Он ушел, шаркая ногами, а Белозеров склонился над столом. Что ж мы имеем? Некоторые врачи небрежно ведут истории болезней, например, Ярошевич, по два-три дня не делал записей. Открытие, надо сказать, для меня сногсшибательное. Кое-где нет обоснованных предоперационных эпикризов, заклеены ошибочные записи. Плохо записываются обходы, заключения специалистов, нет графиков, не везде указываются стадии болезни, слишком кратки протоколы клинических конференций. В операционных журналах иногда нет данных о результатах гистологических исследований, не указывается продолжительность операций, послеоперационные осложнения. Кое-кто подшучивает: бумаготворчество, канцелярия, а попробуй обойдись. Плоховато поставлен учет поглощенных доз облучения. Есть случаи задержки и утери гистологических препаратов, порой заключения выдаются без сопоставлений с предыдущими анализами. Имеются беспорядки по кухне, есть замечания по использованию научной аппаратуры, набежит еще кое-какая мелочишка. Небогато. Зато за пять лет в институте прошли специализацию по онкологии восемьсот врачей. Передвижные станции ранней диагностики обследовали около пятидесяти тысяч человек. Защищены одна докторская и девять кандидатских, четыре кандидатских на подходе.
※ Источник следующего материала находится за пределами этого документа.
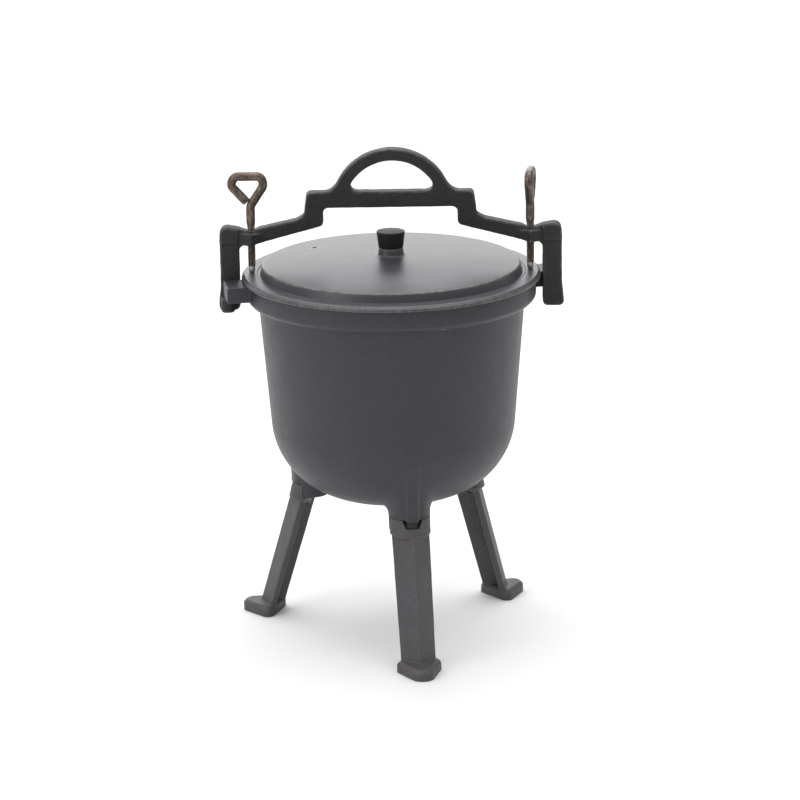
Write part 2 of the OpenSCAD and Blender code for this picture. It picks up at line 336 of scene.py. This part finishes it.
# ---------------------------------------------------------------- materials
class Graph:
    """A small helper for node materials."""

    def __init__(self, name):
        self.material = bpy.data.materials.new(name)
        self.material.use_nodes = True
        self.tree = self.material.node_tree
        self.shader = self.tree.nodes["Principled BSDF"]
        self.place = self.tree.nodes.new("ShaderNodeTexCoord").outputs["Object"]

    def put(self, target, value):
        if hasattr(value, "is_output"):
            self.tree.links.new(value, target)
        else:
            target.default_value = value

    def noise(self, scale, detail=4, rough=0.6, stretch=None):
        node = self.tree.nodes.new("ShaderNodeTexNoise")
        node.inputs["Scale"].default_value = scale
        node.inputs["Detail"].default_value = detail
        node.inputs["Roughness"].default_value = rough
        source = self.place
        if stretch:
            m = self.tree.nodes.new("ShaderNodeMapping")
            m.inputs["Scale"].default_value = stretch
            self.put(m.inputs["Vector"], source)
            source = m.outputs["Vector"]
        self.put(node.inputs["Vector"], source)
        return node.outputs["Fac"]

    def cells(self, scale):
        node = self.tree.nodes.new("ShaderNodeTexVoronoi")
        node.inputs["Scale"].default_value = scale
        self.put(node.inputs["Vector"], self.place)
        return node.outputs["Distance"]

    def span(self, value, a, b, lo=0.0, hi=1.0):
        node = self.tree.nodes.new("ShaderNodeMapRange")
        self.put(node.inputs["Value"], value)
        for key, v in (("From Min", a), ("From Max", b), ("To Min", lo), ("To Max", hi)):
            node.inputs[key].default_value = v
        return node.outputs["Result"]

    def math(self, kind, a, b):
        node = self.tree.nodes.new("ShaderNodeMath")
        node.operation = kind
        self.put(node.inputs[0], a)
        self.put(node.inputs[1], b)
        return node.outputs[0]

    def mix(self, fac, a, b):
        node = self.tree.nodes.new("ShaderNodeMix")
        node.data_type = "RGBA"
        self.put(node.inputs["Factor"], fac)
        for socket, value in (("A", a), ("B", b)):
            target = [s for s in node.inputs if s.name == socket and s.type == "RGBA"][0]
            self.put(target, value if hasattr(value, "is_output") else (*value, 1))
        return [s for s in node.outputs if s.type == "RGBA"][0]

    def edge(self, a, b):
        """1 on sharp outer edges, 0 elsewhere."""
        node = self.tree.nodes.new("ShaderNodeNewGeometry")
        return self.span(node.outputs["Pointiness"], a, b)

    def bump(self, height, distance, strength=1.0, under=None):
        node = self.tree.nodes.new("ShaderNodeBump")
        node.inputs["Distance"].default_value = distance
        node.inputs["Strength"].default_value = strength
        self.put(node.inputs["Height"], height)
        if under is not None:
            self.put(node.inputs["Normal"], under)
        return node.outputs["Normal"]

    def finish(self, colour, rough, normal, metallic=0.0, specular=0.5):
        self.put(self.shader.inputs["Base Color"], colour)
        self.put(self.shader.inputs["Roughness"], rough)
        self.put(self.shader.inputs["Normal"], normal)
        self.put(self.shader.inputs["Metallic"], metallic)
        self.shader.inputs["Specular IOR Level"].default_value = specular
        return self.material


def cast_iron(name, dark, light, rough, grain, depth, specks=0.0, rust=0.0, specular=0.5,
              worn_and_highlight_tone=(0.3, 0.3, 0.31), edge=(0.54, 0.62), wave=2.2, patchy=0.06, salt=0.45):
    """Seasoned iron: fine sand grain depth mm deep, lighter on its edges as rubbed wear and as
    a painted highlight.
    """
    g = Graph(name)
    broad = g.noise(22, 5, 0.65)
    fine = g.noise(grain, 5, 0.7)
    colour = g.mix(g.span(broad, 0.3, 0.7), dark, light)
    colour = g.mix(g.span(fine, 0.4, 0.66, 0, salt), colour, tuple(c * 1.9 for c in light))
    if rust:
        patch = g.math("MULTIPLY", g.edge(0.5, 0.55), g.span(g.noise(60, 6, 0.7), 0.38, 0.55))
        colour = g.mix(g.math("MULTIPLY", patch, rust), colour, (0.1, 0.06, 0.036))
        stain = g.span(g.noise(45, 6, 0.75), 0.55, 0.8, 0, rust * 0.5)
        colour = g.mix(stain, colour, (0.10, 0.066, 0.045))
    if specks:
        dots = g.span(g.cells(420), 0.0, 0.16, specks, 0)
        some = g.math("MULTIPLY", dots, g.span(g.noise(90, 3), 0.5, 0.62))
        colour = g.mix(some, colour, worn_and_highlight_tone)
    # Convex edges painted lighter: partly rubbed wear, partly a painted highlight.
    edge_wear_and_highlight = g.math("MULTIPLY", g.edge(*edge), g.span(g.noise(170, 5, 0.7), 0.4, 0.6, 0.15, 1))
    colour = g.mix(g.math("MULTIPLY", edge_wear_and_highlight, 0.75), colour, worn_and_highlight_tone)
    low = g.math("SUBTRACT", g.span(g.noise(70, 4), 0.3, 0.7, rough - patchy, rough + patchy),
                 g.math("MULTIPLY", edge_wear_and_highlight, 0.18))
    normal = g.bump(fine, depth * MM)
    normal = g.bump(g.noise(grain / 4, 3), depth * wave * MM, 0.6, normal)
    return g.finish(colour, low, normal, g.math("MULTIPLY", edge_wear_and_highlight, 0.7), specular)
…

Институт разрабатывает систему многоступенчатой терапии рака: комбинированное использование хирургии, высоких энергий, гормональных воздействий, гипертермии, жидких изотопов. Конечно, они немного разбрасываются, не чувствуется основного направления, но и болезнь не однозначна, приходится одновременно решать целую кучу проблем. И ведь решают, решают, по некоторым локализациям только за пять последних лет смертность снижена в десятки раз. Вот так, Федор свет Владимирович, вот что преподнесла тебе твоя авторитетная комиссия. Если бы не Сухоруков с его золотом, о чем бы ты стал докладывать на коллегии? Передергивать факты, как в истории с «удалением заведомо здоровых органов», — на это ты не пойдешь. Совесть не позволит. Ты ведь тоже не тупица, понимаешь, что к чему. Нет, Николай хорошо поработал. Если бы не эта идиотская история с Сухоруковым… Да, есть еще Минаева. Где она, эта неуловимая особа, целую неделю не могу с нею встретиться. Прячется, что ли?